C. The Seller Disclosure Statement regarding the Property Located at 1310 2nd Street
Defendants also maintain that because the Seller Disclosure Statement they provided to Plaintiffs in conjunction with the sale of the property located at 1310 2nd Street contains language stating that the buyer is purchasing the property "in its present condition" (Docket No. 1-8 at 5), Plaintiffs' breach of contract claim as to that specific property should be dismissed. (Docket No. 7 at 7). Plaintiffs counter that this disclosure statement was incomplete and unsigned, and there is no indication that Plaintiffs ever received said disclosure statement prior to the sale of the property, only that it was supplied at some point in time. (Docket No. 1 at ¶ 29; Docket No. 11 at 11-12).

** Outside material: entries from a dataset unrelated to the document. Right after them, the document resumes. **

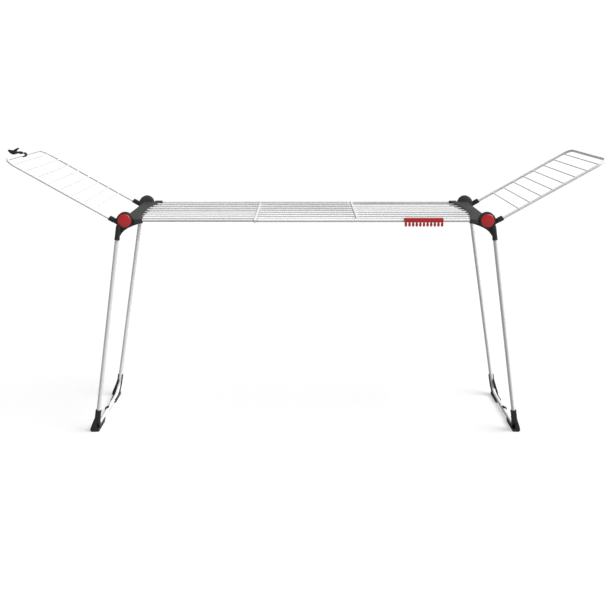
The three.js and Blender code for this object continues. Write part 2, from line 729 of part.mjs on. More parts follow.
// One half of the rack, in a frame at its hub centre whose x points to the middle of the deck.
// frontSign is -1 where the half's own -y is the rack's front.
function half(side, frontSign, flare) {
  const group = new THREE.Group();
  const thickEnd = frontSign < 0 ? 'rear' : 'front';
  const thinEnd = frontSign < 0 ? 'front' : 'rear';
  group.add(piece(`${side}_head`, headGeometry(), 'panel'));
  addDeckRods(group, side, thickEnd, thinEnd);

  const wing = new THREE.Group();
  wing.rotation.y = WING_ANGLE;
  wing.add(piece(`${side}_wing_grid`, wingGridGeometry(), 'white'));

  const leg = new THREE.Group();
  leg.rotation.y = LEG_SPLAY;
  leg.add(piece(`${side}_leg_frame`, legFrameGeometry(), 'white'));
  leg.add(piece(`${side}_floor_bar_clip`, clipGeometry(), 'black'));

  for (const end of [-1, 1]) {
    const place = end === frontSign ? 'front' : 'rear';
    const pin = piece(`${side}_${place}_hinge_pin`, pinGeometry(), 'steel');
    const arm = piece(`${side}_${place}_wing_arm`, wingArmGeometry(), 'black');
    const bracket = piece(`${side}_${place}_leg_bracket`, legBracketGeometry(), 'black');
    const cap = piece(`${side}_${place}_hub_cap`, capGeometry(), place === 'front' ? 'red' : 'black');
    const shoe = piece(`${side}_${place}_shoe`, shoeGeometry(flare), 'black');
    for (const mesh of [pin, arm, bracket, cap, shoe]) mesh.scale.y = -end;
    group.add(pin);
    wing.add(arm);
    leg.add(bracket, cap, shoe);
  }
  group.add(wing, leg);
  return group;
}

const rack = new THREE.Group();

const left = half('left', -1, LEFT_FLARE);
left.position.set(LATCH_SHIFT - HUB_X, 0, HUB_Z);
const latchHolder = new THREE.Group();
latchHolder.rotation.y = WING_ANGLE;
latchHolder.add(piece('wing_latch', latchGeometry(), 'black'));
left.add(latchHolder);

const right = half('right', 1, RIGHT_FLARE);
right.position.set(LATCH_SHIFT + HUB_X, 0, HUB_Z);
right.rotation.z = Math.PI;
right.add(piece('small_items_comb', combGeometry(), 'red'));

rack.add(left, right);

export default rack;
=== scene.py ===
"""The looks of the extendable winged clothes drying rack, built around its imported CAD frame.

Blender objects are in metres. The shapes are drawn in millimetres in the same local frames as the
CAD: a side frame at each hub centre whose x points to the middle of the deck, a wing frame and a leg
frame turned about it, and each is carried to the row frame by one matrix.
"""
import json
import math

import bmesh
import bpy
from mathutils import Matrix, Vector


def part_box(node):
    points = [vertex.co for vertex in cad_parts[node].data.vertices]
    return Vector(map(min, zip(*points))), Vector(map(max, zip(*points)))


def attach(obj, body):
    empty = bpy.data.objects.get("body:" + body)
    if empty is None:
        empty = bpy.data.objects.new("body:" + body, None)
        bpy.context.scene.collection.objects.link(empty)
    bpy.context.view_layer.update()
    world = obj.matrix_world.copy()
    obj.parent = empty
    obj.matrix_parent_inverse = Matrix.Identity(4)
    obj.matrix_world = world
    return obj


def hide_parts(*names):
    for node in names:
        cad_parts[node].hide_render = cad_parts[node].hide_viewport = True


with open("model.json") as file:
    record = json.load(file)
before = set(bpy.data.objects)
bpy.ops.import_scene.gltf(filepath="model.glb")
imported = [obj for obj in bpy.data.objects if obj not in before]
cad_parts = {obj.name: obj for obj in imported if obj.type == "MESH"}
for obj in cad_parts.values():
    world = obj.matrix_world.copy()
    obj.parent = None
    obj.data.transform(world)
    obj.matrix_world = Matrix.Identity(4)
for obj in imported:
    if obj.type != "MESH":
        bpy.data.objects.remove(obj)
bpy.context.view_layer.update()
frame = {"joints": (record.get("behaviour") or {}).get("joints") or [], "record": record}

RECORD = frame["record"]
SLOT_OF = {part["node"]: part["material_slot"] for part in RECORD["subparts"]}
BODY_OF = {node: body for body, nodes in RECORD["behaviour"]["bodies"].items() for node in nodes}
HUBS = {joint["name"][: -len("_wing_fold")]: Vector(joint["pos_m"])
        for joint in frame["joints"] if joint["name"].endswith("_wing_fold")}

# ---- Driving dimensions, in millimetres --------------------------------------------------------

MM = 0.001
ROD_PITCH = 60
ROD_Z = 0.2
ROD_YS = [ROD_PITCH * (i + 0.5) for i in range(4)]
RAIL_Y = 270
RAIL_R, RAIL_BORE = 7.25, 6.5
INNER_RAIL_R, INNER_RAIL_BORE = 6.0, 5.1
TUBE_R, TUBE_BORE = 4.0, 3.15
INNER_ROD_R = 2.5
SOCKET_START, RAIL_START = 34, 41
DECK_MIDDLE = 757.6
TUBE_END, INNER_END = DECK_MIDDLE + 220, DECK_MIDDLE - 40
GUIDE_WIDTH, GUIDE_HALF_HEIGHT, GUIDE_COLLAR, TUBE_PROUD = 8, 5.8, 1.5, 1

# Room round a rail or wing tube in its socket, round a deck tube in its socket, and round a tube
# that slides; the gap that keeps two ends apart; and how far a cutter passes the face it opens.
SOCKET_FIT, TUBE_FIT, RUNNING_FIT, END_GAP, OVERCUT = 0.4, 0.45, 0.7, 0.3, 5

PANEL_TOP, PANEL_BOTTOM, PANEL_SKIN = 7.2, -11.8, 3
PANEL_OUTER, PANEL_WAIST, HEAD_TIP = -8.5, 43, 73
PANEL_Y, CORNER_X, PANEL_WALL = 250.5, 38.5, 4
NOTCH_R, NOTCH_DEPTH, RIB_HALF, EDGE_WALL = 7.7, 4.5, 8, 10
CHEEK_IN, CHEEK_OUT, CHEEK_R = 250, 258.7, 34.5
ARM_RISE, SHOULDER_X = 1.3, 34
RAIL_SLEEVE_R = 9.3

WING_DISC_IN, WING_DISC_OUT, WING_DISC_R = 259, 267.2, 33.5
LEG_DISC_IN, LEG_DISC_OUT, LEG_DISC_R = 267.5, 277, 34.2
CAP_IN, CAP_OUT, CAP_R = 277.3, 281.3, 27.8
PIN_R, PIN_BORE_R, PIN_HEAD_R, PIN_HEAD_THICK, PIN_IN, PIN_ROOM = 6, 6.6, 10, 3, 246, 0.6

WING_ANGLE = math.radians(29.9)
WING_LENGTH, WING_OFFSET, WING_BEND = 543, -25.2, 50
WING_TUBE_R, WING_BORE, WING_Y = 5.5, 4.6, 265
ARM_START, ARM_END, ARM_TOP, ARM_BOTTOM = 37, 62, -12.8, -32.4
ARM_IN, ARM_OUT = 256.9, 273.1
WIRE_R, WIRE_COUNT, WIRE_FIRST, WIRE_PITCH, WIRE_END_R = 2.2, 8, 138, 52.6, 2.2

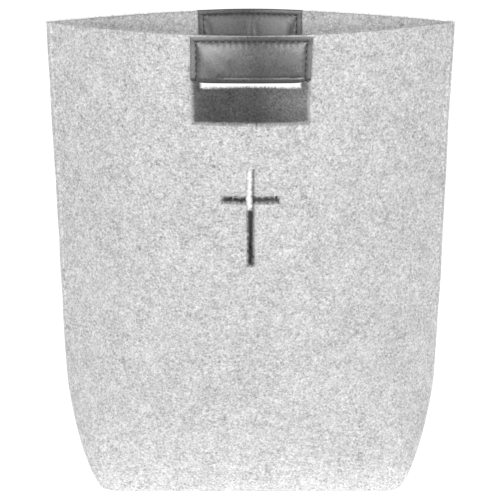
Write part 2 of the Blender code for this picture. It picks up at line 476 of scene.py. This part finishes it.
def feltFuzz(name, side):  # loose fibres along the cut edges
    rnd = random.Random(11 + side)
    h = bag["height"]
    s, top, arm, end = crossPlace(side)
    bar, cross, hole = bag["crossBar"] / 2, bag["crossWidth"] / 2, bag["holeWidth"] / 2
    low, high = h - bag["grip"] - bag["holeHeight"], h - bag["grip"]
    edges = [((-hole, low), (hole, low), (0, 1), 3.0), ((-hole, low), (-hole, high), (1, 0), 1.6), ((hole, low), (hole, high), (-1, 0), 1.6)]
    corners = [(s - bar, top), (s + bar, top), (s + bar, arm), (s + cross, arm), (s + cross, arm - 2 * bar), (s + bar, arm - 2 * bar),
               (s + bar, end), (s - bar, end), (s - bar, arm - 2 * bar), (s - cross, arm - 2 * bar), (s - cross, arm), (s - bar, arm)]
    crossEdges = []
    for a, b in zip(corners, corners[1:] + corners[:1]):
        dx, dz = b[0] - a[0], b[1] - a[1]
        n = math.hypot(dx, dz)
        crossEdges.append((a, b, (dz / n, -dx / n), n))
    data = bpy.data.curves.new(name, "CURVE")
    data.dimensions = "3D"
    data.bevel_depth = fuzz["thickness"]
    data.bevel_resolution = 0

    def strand(start, direction, length):
        spline = data.splines.new("POLY")
        spline.points.add(3)
        place, way = Vector(start), Vector(direction).normalized()
        for k, point in enumerate(spline.points):
            point.co = (*place, 1)
            point.radius = 1.0 - 0.2 * k
            way = (way + Vector((rnd.uniform(-1, 1), rnd.uniform(-1, 1), rnd.uniform(-1, 1))) * 0.55).normalized()
            place = place + way * length / 3

    def feltPoint(x, z, depth):
        y = atX(z, x)[0]
        return side * x, side * (y + depth), z

    def alongEdges(edges, count):
        total = sum(e[3] for e in edges)
        for a, b, way, share in edges:
            for _ in range(int(count * share / total)):
                t, depth = rnd.random(), rnd.choice((rnd.uniform(0, 0.0004), rnd.uniform(0, 0.003), rnd.uniform(0.0026, 0.003)))
                x, z = a[0] + (b[0] - a[0]) * t, a[1] + (b[1] - a[1]) * t
                outward = -1 if depth < 0.0015 else 1
                strand(feltPoint(x, z, depth), (side * way[0] + rnd.uniform(-1, 1), side * outward * rnd.uniform(0.1, 1), way[1] + rnd.uniform(-1, 1)),
                       fuzz["length"] * rnd.uniform(0.3, 1.0))

    alongEdges(edges, fuzz["holeCount"])
    alongEdges(crossEdges, fuzz["crossCount"])
    line, run = faceCurve(h)
    for _ in range(fuzz["rimCount"]):
        x, y = atRun(h, run[-1] * rnd.random())
        if abs(x) < hole:
            continue
        depth = rnd.choice((0, 0, rnd.uniform(0, 0.003), 0.003))
        strand((side * x, side * min(y + depth, -0.0002), h - 0.0001), (rnd.uniform(-1, 1), side * (-1 if depth < 0.0015 else 1) * rnd.uniform(0, 1), rnd.uniform(0.2, 1)),
               fuzz["length"] * rnd.uniform(0.25, 0.8))
    obj = bpy.data.objects.new(name, data)
    bpy.context.scene.collection.objects.link(obj)
    pick(obj)
    bpy.ops.object.convert(target="MESH")
    obj = bpy.context.active_object
    obj.data.materials.clear()
    obj.data.materials.append(litFibreFelt)
    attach(obj, "root")
    return obj


feltFuzz("fuzzFront", 1)
feltFuzz("fuzzBack", -1)
print("cut edge fibres made")

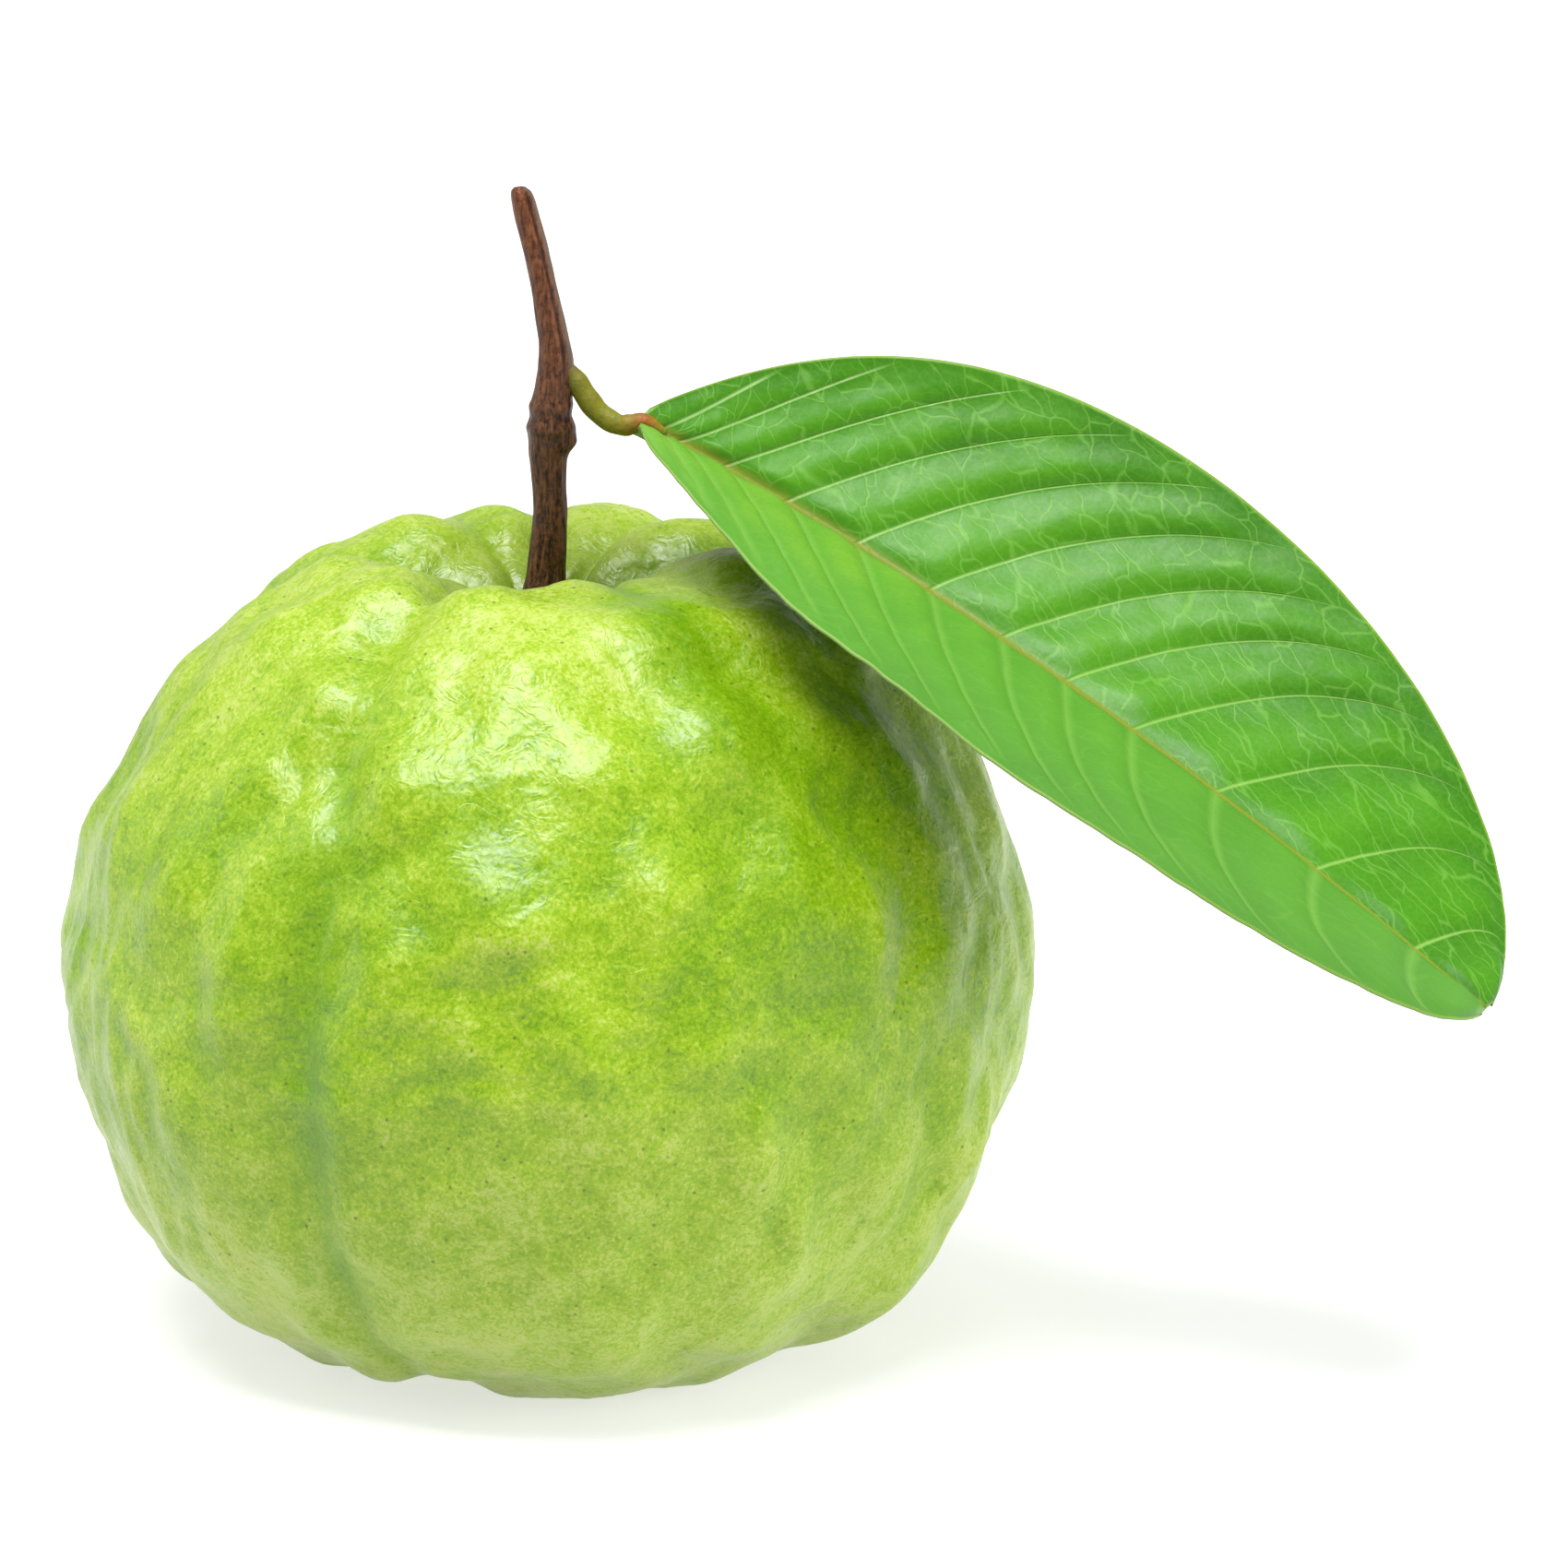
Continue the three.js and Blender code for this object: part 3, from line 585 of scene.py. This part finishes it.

This argument for dismissal suffers from similar shortfalls as Defendants' argument regarding the "as is" clause discussed above. Once again, there is no integration clause nor is there any language indicating that the Seller Disclosure Statements should in any way be incorporated into the overall Sales Agreement for this particular piece of property. See Kline, 2008 WL 4822026, at *7-8 (noting that terms of a disclosure statement that is not explicitly incorporated into the overall sales agreement are not part of the contract). As the Seller Disclosure Statement was attached as an exhibit to the Complaint, this Court may examine its text to determine completeness. Ritti, 2006 U.S. Dist. LEXIS 23393, at *27-28. Once again, the Court opines that it is premature to find that this Disclosure Statement is the final and complete expression of the parties' agreement. Accordingly, Defendants' Motion to Dismiss Plaintiffs' breach of contract claim as to the property at 1310 2nd Street is denied. But see Kline, 2008 WL 4822026, at *7-8.
V. CONCLUSION
Based on the foregoing, Defendants' Motion to Dismiss [6] is DENIED and this case may proceed through discovery, after which the Court will surely entertain summary judgment motions wherein these defenses are renewed anew. It is further ordered that Defendants file their Answer to Plaintiffs' Complaint on or before June 29, 2009. An appropriate order follows.